Scotland’s First Minister is set to lay out her Government’s plan for potentially holding a referendum on Scottish independence.
Nicola Sturgeon launched the latest campaign for another vote to leave the UK last week, publishing a “scene-setting” paper – the first in a series that will make up a new prospectus for an independent Scotland.
Despite expected policy announcements in the coming months for a post-referendum Scotland, the path to the vote looks less clear.
The UK Government has repeatedly rejected a section 30 order – a clause in the Scotland Act that would allow for a legal referendum to be held – with little indication of any change in mindset from Westminster.
The SNP made clear last year it would seek to pass legislation for another referendum and would fight any legal challenge from the UK Government to strike it down.
During her speech from Bute House last week, the First Minister said she would deliver a “significant update” to Parliament before summer recess, and it is understood an announcement is due next Tuesday afternoon, provided it is agreed to by the cross-party group which sets the parliamentary timetable.
In her speech, the First Minister acknowledged there were legal “challenges” stemming from her plans to hold a referendum in October next year.
“What would be unfair to independence supporters, in fact unfair to the country, would be for me to stand here and pretend that there’s not challenges to navigate through,” she said.
She added that her party had been given a “mandate”, along with the Scottish Greens, for another vote.
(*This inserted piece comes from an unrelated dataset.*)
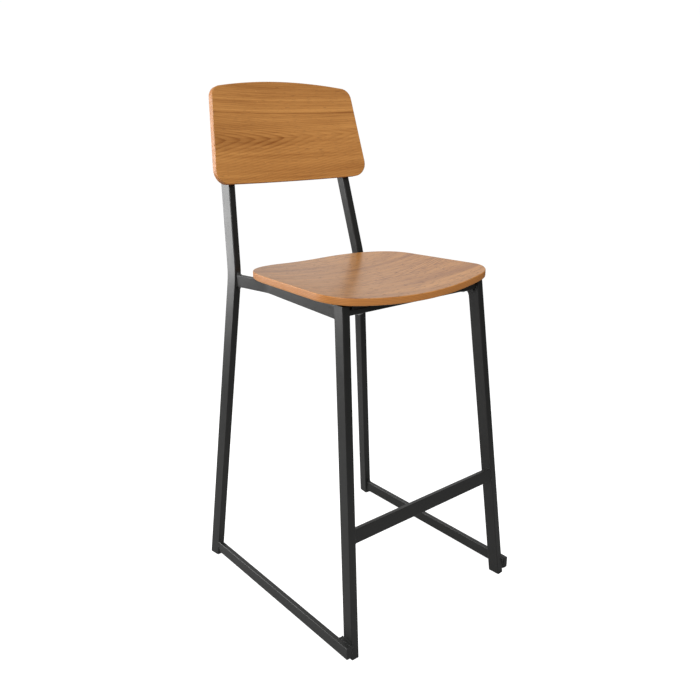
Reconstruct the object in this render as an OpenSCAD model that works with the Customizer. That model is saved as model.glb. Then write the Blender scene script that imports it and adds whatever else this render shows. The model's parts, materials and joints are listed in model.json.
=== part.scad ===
// Bar stool with footrest: a welded steel tube frame on two floor runners,
// with a moulded plywood seat and back.
// Millimetres. +X is to the right as seen from the front, the stool faces -Y,
// +Z is up, and the origin is on the floor under the middle of the stool.

/* [Stance] */
// Sideways distance of a rear foot from the middle
rear_foot_x = 250; // [220:1:280]
// Sideways distance of a front foot from the middle
front_foot_x = 229.5; // [205:1:240]
// How far a rear foot stands behind the origin
rear_foot_y = 235.2; // [215:0.1:255]
// How far a front foot stands in front of the rear foot
foot_spacing = 508; // [470:1:540]

/* [Rear uprights] */
// Height of the bend in the rear upright
knee_h = 714; // [690:1:740]
// Sideways distance of the bend from the middle
knee_x = 184.5; // [170:0.5:200]
// How far the bend stands in front of the rear foot
knee_forward = 41; // [20:1:60]
// Height of the upright's top end
upright_h = 1088; // [1040:1:1110]
// How far the upright leans back above the bend, in degrees
back_lean = 11.8; // [6:0.1:16]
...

“I intend to honour that, that is what democracy demands but there are challenges to work through if we are to have what I think is essential to deliver independence – a lawful process,” she said.
“And it would be less fair to people if I didn’t say that I’m taking all of that seriously and behaving responsibly.”
In the last week before summer recess, people want to hear their MSPs discussing the issues that really matter to themDonald Cameron
The announcement drew the ire of Scottish Tory constitution spokesman Donald Cameron, who said Scots were “sick and tired of the SNP’s obsession with independence”.
The SNP have been the largest party in every election in Scotland for more than a decade.
“In the last week before summer recess, people want to hear their MSPs discussing the issues that really matter to them – not yet another speech on independence from Nicola Sturgeon,” Mr Cameron added.
“With the cost of living spiralling, Scotland’s NHS facing an unprecedented crisis, and our economy still struggling to recover from the pandemic, this debate is an unjustifiable waste of time.
“Once again, Nicola Sturgeon has blatantly ignored Scotland’s real priorities to promote an unwanted second referendum.”